En esta perspectiva ética del trabajo como principio de humanización, Francisco, el obispo de Roma, ha planteado cuatro características. Primero, el trabajo libre de la opresión a diferentes niveles: “Del hombre sobre el hombre; de nuevas organizaciones esclavistas que oprimen a los más pobres; en particular, muchos niños y muchas mujeres sufren una economía que obliga a un trabajo indigno que contradice la creación en su belleza y en su armonía”. Segundo, el trabajo creativo que le permite al ser humano “expresar en libertad y creatividad algunas formas de empresa, de trabajo colaborativo, desarrollado en comunidad”. Y subraya: “No podemos cortar las alas a cuantos, en particular jóvenes, tienen tanto que dar con su inteligencia y capacidad […], ellos deben ser liberados del peso que les oprime y les impiden entrar a pleno derecho y cuanto antes en el mundo del trabajo”.

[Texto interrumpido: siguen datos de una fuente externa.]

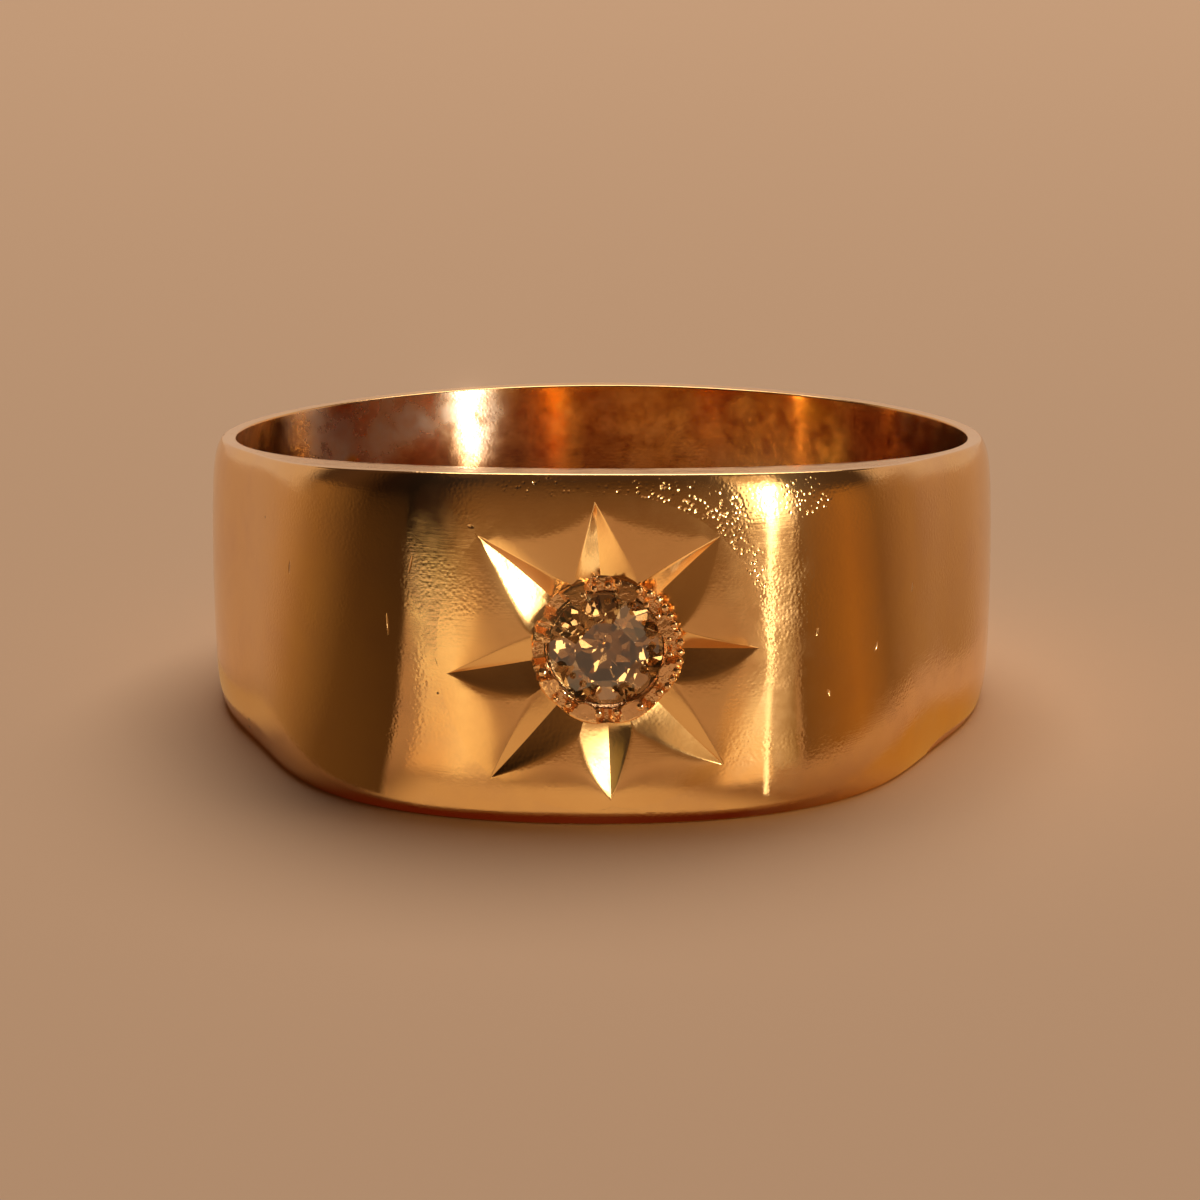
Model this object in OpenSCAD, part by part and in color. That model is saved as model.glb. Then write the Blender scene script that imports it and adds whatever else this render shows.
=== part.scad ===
// A wide gold band ring that lies on its lower edge, with one old-cut stone
// sunk in an engraved eight-ray star.
// The band is made about its own mid plane: X to the right, Y to the back and
// Z along the finger hole, with the star facing -Y. It narrows to the back, so
// on a flat surface it leans back by half of that taper.

/* [Finger hole] */
// Inner diameter
bore_d = 18.8; // [16:0.1:21]

/* [Band] */
// Width of the band at the front, through the stone
front_w = 8.3; // [7.9:0.05:9]
// Width of the band at each side
side_w = 6.75; // [6.4:0.05:7.2]
// Width of the band at the back
back_w = 6.1; // [5.6:0.05:6.6]
// Thickness of the metal at the front
front_wall = 2.45; // [2.3:0.05:2.8]
// Thickness of the metal at each side
side_wall = 0.66; // [0.6:0.02:0.9]
// Thickness of the metal at the back
back_wall = 0.82; // [0.7:0.02:1.1]
// Angle from the middle of the front at which the thick part falls away
shoulder_angle = 47; // [42:1:52]
// How sharply it falls away there
shoulder_power = 4.4; // [3:0.1:6]
// How much the middle of the front is flattened
front_flat = 0.06; // [0:0.01:0.12]
// Bulge of the outer face across its width
crown = 0.1; // [0:0.01:0.2]
// How much the outer edges are worn down
edge_wear = 0.2; // [0.1:0.01:0.3]

/* [Star] */
// Angle of the stone round the band from the middle of the front
stone_turn = 2.2; // [0:0.1:4]
// Depth of a ray where it meets the collar
ray_depth = 0.44; // [0.36:0.02:0.5]
// Half width of a ray for each millimetre of its depth
ray_spread = 2.15; // [2:0.05:2.3]
// How full the leaf shape of a ray is
ray_power = 1.5; // [1.3:0.1:2]
// Depth of the scoops between the rays
scoop_depth = 0.16; // [0.1:0.01:0.2]
// Distance from the stone at which the scoops end between two tips
scoop_reach = 2.95; // [2.7:0.05:3.1]

/* [Setting] */
// Outer diameter of the collar that stands round the stone
collar_d = 3.5; // [3.3:0.05:3.7]
// Number of beads cut on the collar
bead_n = 16; // [12:1:18]
// Diameter of a bead
bead_d = 0.44; // [0.4:0.02:0.5]
// Diameter of the drilled hole behind the stone
light_hole_d = 1.3; // [1.1:0.1:1.5]

/* [Stone] */
// Diameter of the stone at its girdle
stone_d = 2.64; // [2.5:0.02:2.7]
// Height of the crown above the girdle, as a share of the diameter
crown_share = 0.165; // [0.14:0.005:0.18]
// Depth of the pavilion below the girdle, as a share of the diameter
pavilion_share = 0.44; // [0.4:0.01:0.46]
// Width of the table, as a share of the diameter
table_share = 0.5; // [0.45:0.01:0.55]
// Width of the culet, as a share of the diameter
culet_share = 0.09; // [0.06:0.01:0.12]

/* [Hidden] */

gold = "#d9a15c";
champagne = "#c9b79c";

bore_r = bore_d / 2;
stone_r = stone_d / 2;
collar_r = collar_d / 2;
bead_r = bead_d / 2;

// The eight rays: angle clockwise from the top as seen from the front, and
// distance of the tip from the middle of the stone.
RAYS = [
    [-4, 3.5],
    [44.5, 3.7],
    [90, 3.5],
    [135, 3.85],
    [178, 3.5],
    [221.5, 4],
    [261, 3.65],
    [312.5, 3.95]
];

// Fineness of the band: stations round it and steps across its outer face
stations = 90;
face_steps = 12;
// Angular width of the flattened middle of the front
flat_angle = 16;
// Sharpness of the worn outer edges
edge_power = 10;
// How far the rough blank reaches inside the finger hole before it is bored
bore_stock = 0.8;

// Thickness of the metal at angle a from the middle of the front
function wall(a) =
    side_wall
    + (front_wall - side_wall) * exp(-pow(abs(a) / shoulder_angle, shoulder_power))
    + (back_wall - side_wall) * pow(max(0, -cos(a)), 2)
    - front_flat * exp(-pow(a / flat_angle, 2));

// Radius of the outer face at angle a, where t runs from -1 at the lower edge
// of the band to 1 at the upper edge
function face_r(a, t) =
    bore_r + wall(a) - crown * t * t - edge_wear * pow(abs(t), edge_power);

front_y = -face_r(0, 0);
back_y = face_r(180, 0);

// Half width below the mid plane falls evenly from the front to the back, so
// that the lower edge is flat
half_slope = (back_w - front_w) / 2 / (back_y - front_y);
function half_low(y) = front_w / 2 + half_slope * (y - front_y);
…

En tercer lugar, el trabajo participativo, que hace referencia a la “colaboración responsable con otras personas”. Por eso, explica: “Allí donde a causa de una visión economicista se piensa en el hombre en clave egoísta y en los otros como medio y no como fin, el trabajo pierde su sentido primario de continuación de la obra de Dios, obra destinada a toda la humanidad para que todos puedan beneficiarse”. Finalmente, el trabajo solidario como respuesta a la gente que busca trabajo. En principio, “se les debe ofrecer la propia cercanía, la propia solidaridad”; luego, “se necesita dar instrumentos y oportunidades adecuadas”.
Se trata, pues, de visualizar de forma realista y esperanzada un mundo en el que exista igualdad de oportunidades, para poder contribuir a un desarrollo con prosperidad compartida.